Milli Eğitim Bakanlığının, 'Öğretmen Atama ve Yer Değiştirme Yönetmeliği'ndeki '40 yaş sınırı' şartının kaldırılmasına ilişkin düzenleme pek çok öğretmen adayı gibi Gülhan Cengil'e de umut oldu.
1998 yılında başörtüsü yasağı nedeniyle okuluna devam edemediğini, 2009'da aftan yararlanarak döndüğü okulunu ancak 2013'de bitirebildiğini anlatan Cengil, son düzenlemeye ilişkin görüşlerini ve bu süreçte yaşadıklarını AA muhabirine anlattı.
6 yaşından beri hayalini kurduğu öğretmenliği yapmak için uzun bir yol katetmek zorunda kaldığını dile getiren Cengil, "Annem 6 yaşında beni okula gönderdi. 40 yaşıma geldim hala okul yolu gözlüyor. Bu değişiklik bizim için çok iyi oldu. Bir anlamda bize gün doğdu" dedi.
28 Şubat sürecinin ardından başörtülü üniversite öğrencisi olarak büyük sıkıntılar yaşadıklarını anlatan Cengil, "Aslında biz o dönemin zencileriydik. Hala da kendimi bu ülkenin zencisi gibi hissediyorum. Tamam başörtüsü serbest oldu, af geldi ve ben okula gittim ama ben hala hayalimi gerçekleştiremedim. 6 yaşında hayalini kurduğum öğretmenliği yapamıyorum. Hayallerim yarım kaldı" diye konuştu.
- "Kızım hayalimi gerçekleştirmek için öğretmen olmak istiyor"
Üniversite sınavlarına girerken ilk tercihinin PDR olduğunu ve bölümünü çok sevdiğini dile getiren Cengil, şöyle konuştu:
"15 yıldır ben niye mesleğimi yapmadım ki? Bunun sorumlusu ben miydim? Daha önce işletme okumuştum. O zaman da başörtülüydüm ama hiçbir sorun yaşamamıştım. Ama ben illa ki PDR okumak istiyordum, illa ki insanlarla ilgilenmek istiyordum. Kendi mahallemdeki okula öğretmen olmak istiyordum.
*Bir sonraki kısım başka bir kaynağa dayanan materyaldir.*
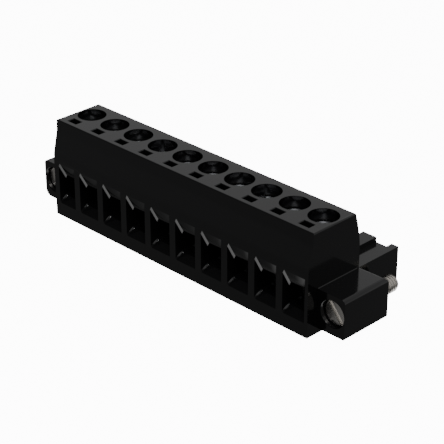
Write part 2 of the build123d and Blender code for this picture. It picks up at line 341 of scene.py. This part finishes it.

Rüyalarımda hep bir okulda olduğumu ve hep geç kaldığımı görürüm, sınavlara giriyorum, okula geç gidiyorum."
Başörtülü kadınların bir anlamda bu süreç nedeniyle sosyal hayattan çekip koparıldığını dile getiren Cengil, 3 çocuğu olduğunu ve hayalini çok dilendirdiği için 8 yaşındaki kızının "sen öğretmen olamadın ama ben senin hayalini gerçekleştirmek için öğretmen olacağım" dediğini kaydetti.
Milli Eğitim Bakanlığınca atamada aranan 40 yaş sınırının kaldırılmasının kendilerini çok mutlu ettiğini vurgulayan Cengil, sistemin açıldığını ve KPSS puanıyla tercihlerini yapabildiğini belirtti.
- "O dönemdeki sınav sistemiyle şimdiki arasında çok fark var"
Bu yasa sayesinde öğretmen olabilme umudunu taşıdığını, ancak herkesin kendisi gibi şanslı olmadığını dile getiren Cengil, şunları kaydetti:
"Benim branşım biraz daha atanması kolay bir branş ama diğer arkadaşlarım mesela sınıf öğretmenliği okuyan arkadaşlarım KPSS'den 85-90 almadan atanamayacak. O dönemdeki sınav sistemiyle şimdiki sistem arasında çok fark var. O zaman Devlet Memurluğu Sınavı vardı. Geçmişte arkadaşlarımız çok rahat bir şekilde atandılar ve şimdi neredeyse 15 yıllık öğretmenler ama biz hala atanamadık. Hayalini bile kuramadık."
Evliliği süresince hep öğretmen olma hayalinin peşinden gittiğini, bu nedenle okul, dershane eğitimi yüzünden zaman zaman ailesini, çocuklarını ihmal etmek zorunda kaldığını anlatan Cengil, "Hep mücadele etmek zorunda kaldığım için zaten zaman zaman çocuklarımdan ayrı kaldım, okul, dershane derken onları ihmal ettim ama şimdi nereye, hangi ile atanacağım? Ben artık onları ihmal etmek istemiyorum, kendi bulunduğum şehirde atanmak istiyorum. Çocuklarımı ihmal etmek istemiyorum. Böyle bir imkan istiyorum" dedi.